Output every record below exactly as it appears.

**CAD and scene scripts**
--
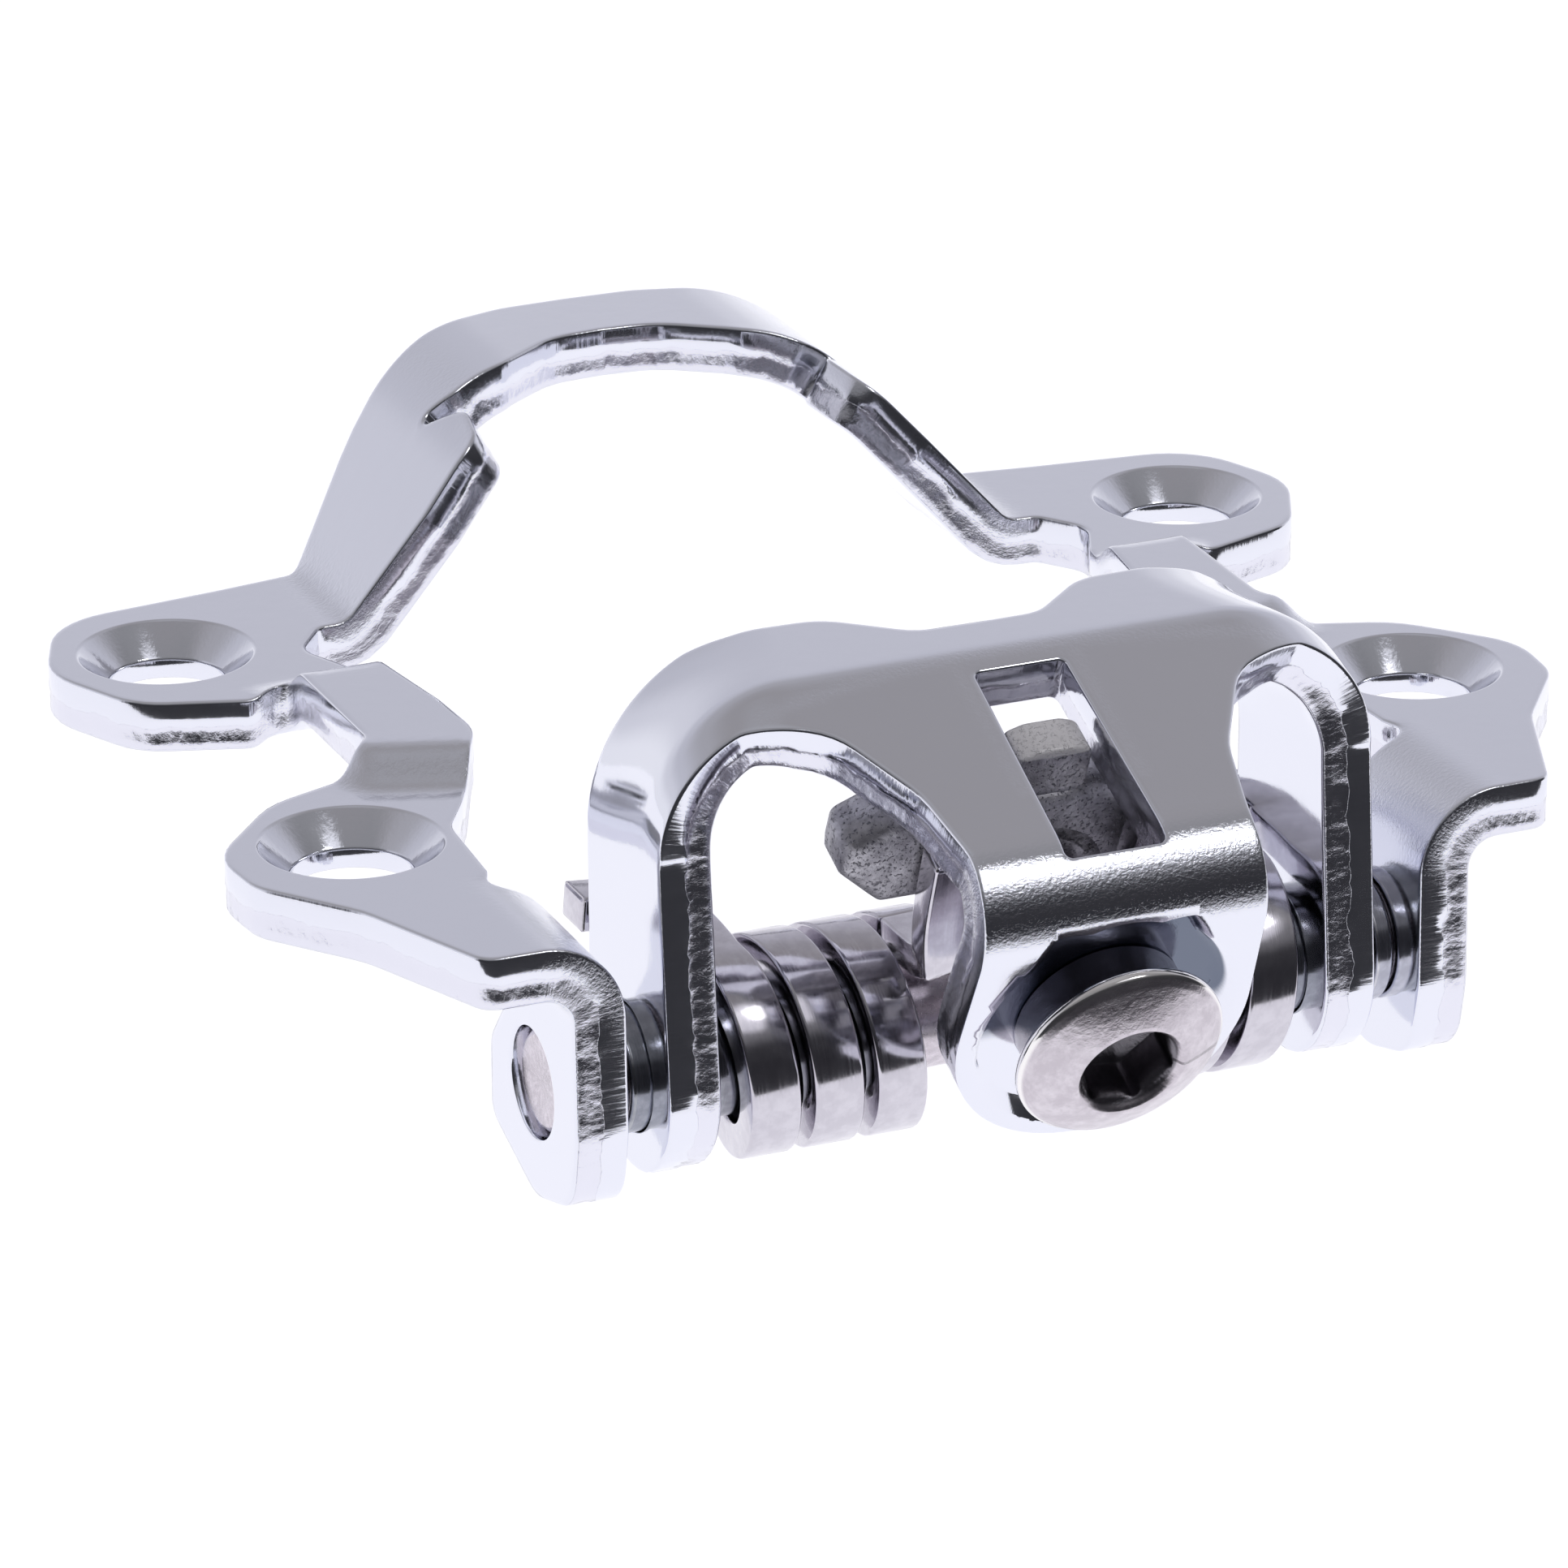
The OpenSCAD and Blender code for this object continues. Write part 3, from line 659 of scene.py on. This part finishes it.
def smooth_path(points, count):
    """A curve through the points, with its second set of vectors carried along."""
    centres = np.array([p for p, _ in points], float)
    outs = np.array([o for _, o in points], float)
    knots = np.concatenate([[0], np.cumsum(np.linalg.norm(np.diff(centres, axis=0), axis=1) ** 0.5)])

    def catmull(values, t):
        i = int(np.clip(np.searchsorted(knots, t) - 1, 0, len(knots) - 2))
        p1, p2 = values[i], values[i + 1]
        p0 = values[i - 1] if i > 0 else 2 * p1 - p2
        p3 = values[i + 2] if i + 2 < len(values) else 2 * p2 - p1
        u = (t - knots[i]) / (knots[i + 1] - knots[i])
        return 0.5 * (
            2 * p1 + (p2 - p0) * u + (2 * p0 - 5 * p1 + 4 * p2 - p3) * u ** 2
            + (3 * p1 - p0 - 3 * p2 + p3) * u ** 3
        )

    ts = np.linspace(0, knots[-1], count)
    return [(catmull(centres, t), catmull(outs, t)) for t in ts]


def wire_section():
    """Rounded rectangle of the flat wire, as (sideways, outward)."""
    r = 0.18
    points = []
    for cx, cy, start in ((1, 1, 0), (-1, 1, 90), (-1, -1, 180), (1, -1, 270)):
        for k in range(5):
            a = math.radians(start + 22.5 * k)
            points.append((
                cx * (WIRE_W / 2 - r) + r * math.cos(a), cy * (WIRE_H / 2 - r) + r * math.sin(a)
            ))
    return np.array(points)


def wire_piece(name, path, side, material, scale=1.0):
    """Flat wire along a path of (centre, outward direction), with both ends broken; side mirrors it."""
    section = wire_section() * scale
    centres = np.array([p for p, _ in path])
    outs = np.array([o for _, o in path])
    ahead = np.gradient(centres, axis=0)
    ahead /= np.linalg.norm(ahead, axis=1)[:, None]
    sideways = np.cross(ahead, outs)
    sideways /= np.linalg.norm(sideways, axis=1)[:, None]
    outs = np.cross(sideways, ahead)
    along = np.concatenate([[0], np.cumsum(np.linalg.norm(np.diff(centres, axis=0), axis=1))])
    steps = [(0, 0.72, 0.0), (0, 0.9, 0.05), (0, 1.0, 0.2)]
    last = len(path) - 1
    steps += [(i, 1.0, 0.0) for i in range(1, last)]
    steps += [(last, 1.0, -0.2), (last, 0.9, -0.05), (last, 0.72, 0.0)]
    verts, flat = [], []
    for i, grow, shift in steps:
        ring = centres[i] + ahead[i] * shift
        verts.append(ring + (section[:, :1] * sideways[i] + section[:, 1:] * outs[i]) * grow)
        flat.append(np.column_stack([section, np.full(len(section), along[i])]))
    n = len(section)
    faces = grid_faces(len(steps), n)
    faces.append(tuple(range(n))[::-1])
    faces.append(tuple(range((len(steps) - 1) * n, len(steps) * n)))
    verts = np.concatenate(verts) * [side, 1, 1]
    if side > 0:
        faces = [f[::-1] for f in faces]
    obj = make_object(name, verts, faces, material, None, {"flat": np.concatenate(flat)})
    return obj


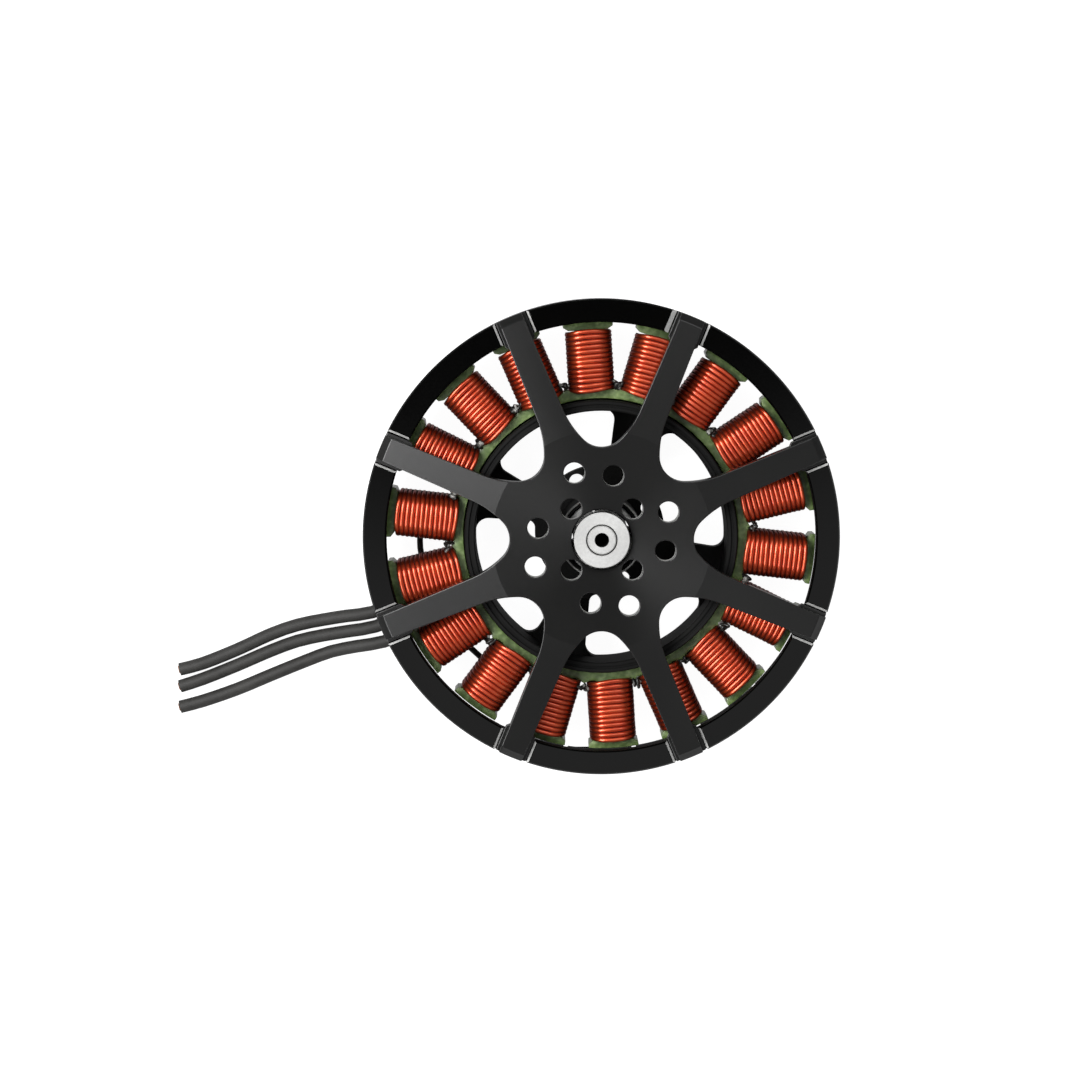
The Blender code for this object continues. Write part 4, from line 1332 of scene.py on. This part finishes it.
--
**Written response**
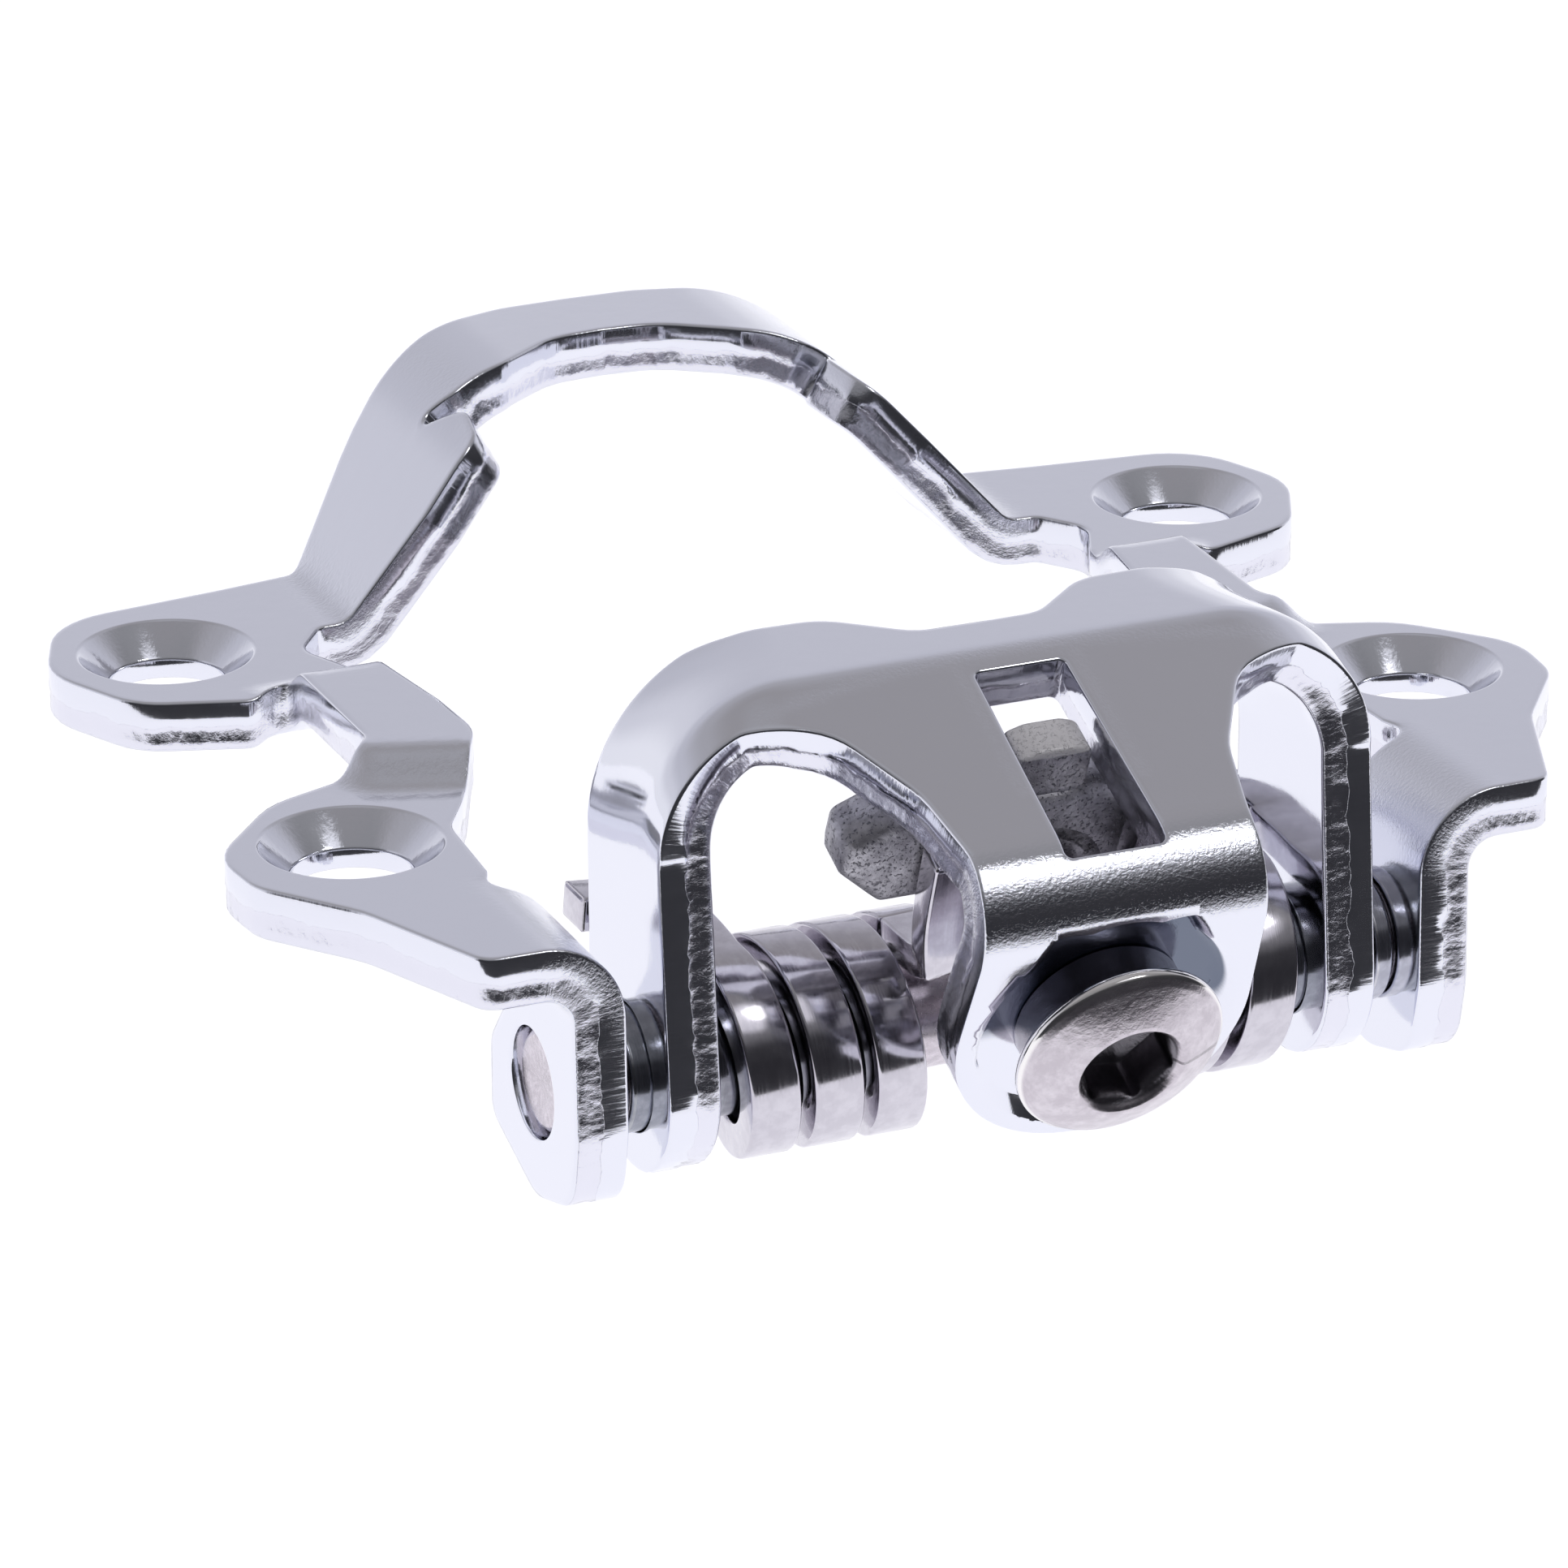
The OpenSCAD and Blender code for this object continues. Write part 3, from line 659 of scene.py on. This part finishes it.
def smooth_path(points, count):
    """A curve through the points, with its second set of vectors carried along."""
    centres = np.array([p for p, _ in points], float)
    outs = np.array([o for _, o in points], float)
    knots = np.concatenate([[0], np.cumsum(np.linalg.norm(np.diff(centres, axis=0), axis=1) ** 0.5)])

    def catmull(values, t):
        i = int(np.clip(np.searchsorted(knots, t) - 1, 0, len(knots) - 2))
        p1, p2 = values[i], values[i + 1]
        p0 = values[i - 1] if i > 0 else 2 * p1 - p2
        p3 = values[i + 2] if i + 2 < len(values) else 2 * p2 - p1
        u = (t - knots[i]) / (knots[i + 1] - knots[i])
        return 0.5 * (
            2 * p1 + (p2 - p0) * u + (2 * p0 - 5 * p1 + 4 * p2 - p3) * u ** 2
            + (3 * p1 - p0 - 3 * p2 + p3) * u ** 3
        )

    ts = np.linspace(0, knots[-1], count)
    return [(catmull(centres, t), catmull(outs, t)) for t in ts]


def wire_section():
    """Rounded rectangle of the flat wire, as (sideways, outward)."""
    r = 0.18
    points = []
    for cx, cy, start in ((1, 1, 0), (-1, 1, 90), (-1, -1, 180), (1, -1, 270)):
        for k in range(5):
            a = math.radians(start + 22.5 * k)
            points.append((
                cx * (WIRE_W / 2 - r) + r * math.cos(a), cy * (WIRE_H / 2 - r) + r * math.sin(a)
            ))
    return np.array(points)


def wire_piece(name, path, side, material, scale=1.0):
    """Flat wire along a path of (centre, outward direction), with both ends broken; side mirrors it."""
    section = wire_section() * scale
    centres = np.array([p for p, _ in path])
    outs = np.array([o for _, o in path])
    ahead = np.gradient(centres, axis=0)
    ahead /= np.linalg.norm(ahead, axis=1)[:, None]
    sideways = np.cross(ahead, outs)
    sideways /= np.linalg.norm(sideways, axis=1)[:, None]
    outs = np.cross(sideways, ahead)
    along = np.concatenate([[0], np.cumsum(np.linalg.norm(np.diff(centres, axis=0), axis=1))])
    steps = [(0, 0.72, 0.0), (0, 0.9, 0.05), (0, 1.0, 0.2)]
    last = len(path) - 1
    steps += [(i, 1.0, 0.0) for i in range(1, last)]
    steps += [(last, 1.0, -0.2), (last, 0.9, -0.05), (last, 0.72, 0.0)]
    verts, flat = [], []
    for i, grow, shift in steps:
        ring = centres[i] + ahead[i] * shift
        verts.append(ring + (section[:, :1] * sideways[i] + section[:, 1:] * outs[i]) * grow)
        flat.append(np.column_stack([section, np.full(len(section), along[i])]))
    n = len(section)
    faces = grid_faces(len(steps), n)
    faces.append(tuple(range(n))[::-1])
    faces.append(tuple(range((len(steps) - 1) * n, len(steps) * n)))
    verts = np.concatenate(verts) * [side, 1, 1]
    if side > 0:
        faces = [f[::-1] for f in faces]
    obj = make_object(name, verts, faces, material, None, {"flat": np.concatenate(flat)})
    return obj


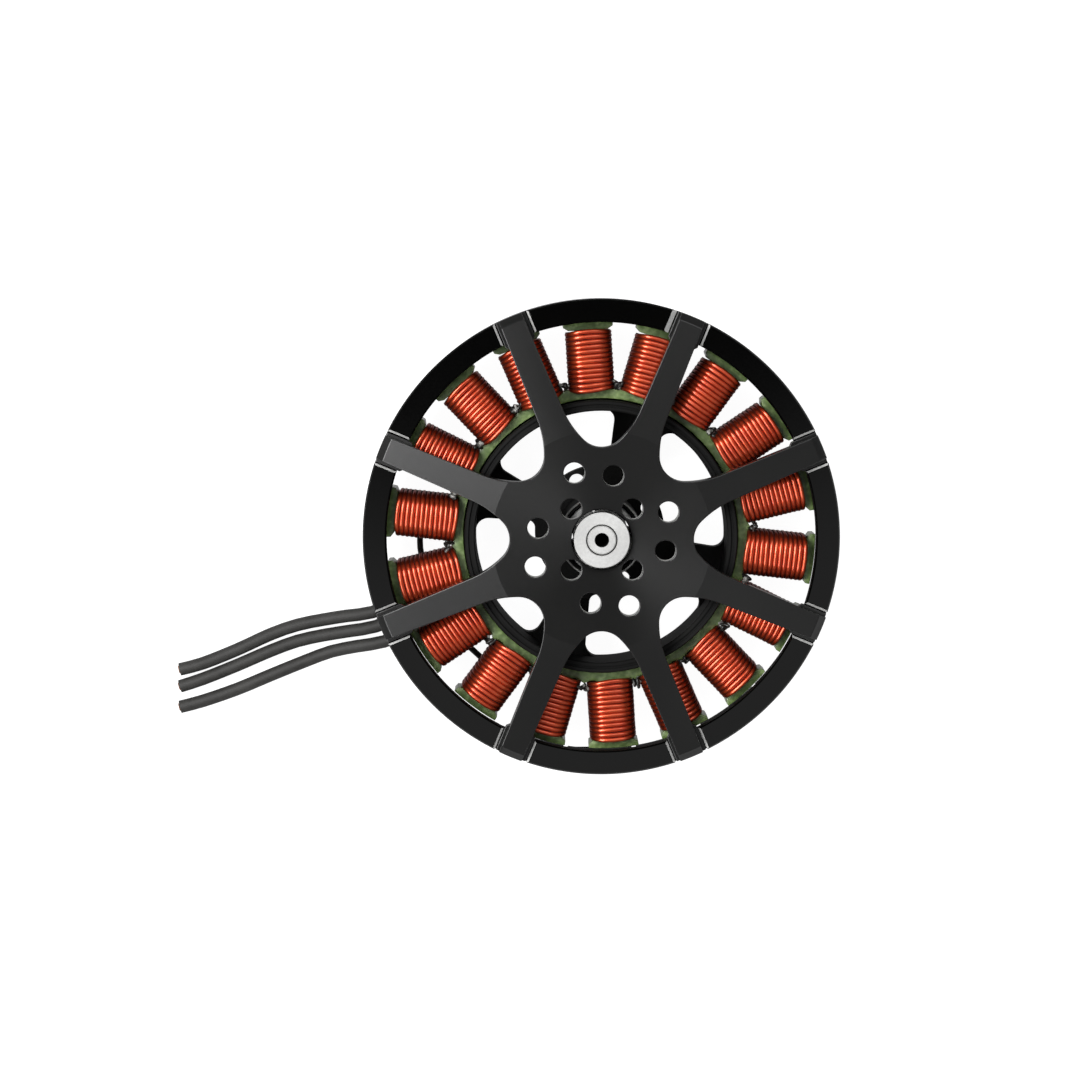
The Blender code for this object continues. Write part 4, from line 1332 of scene.py on. This part finishes it.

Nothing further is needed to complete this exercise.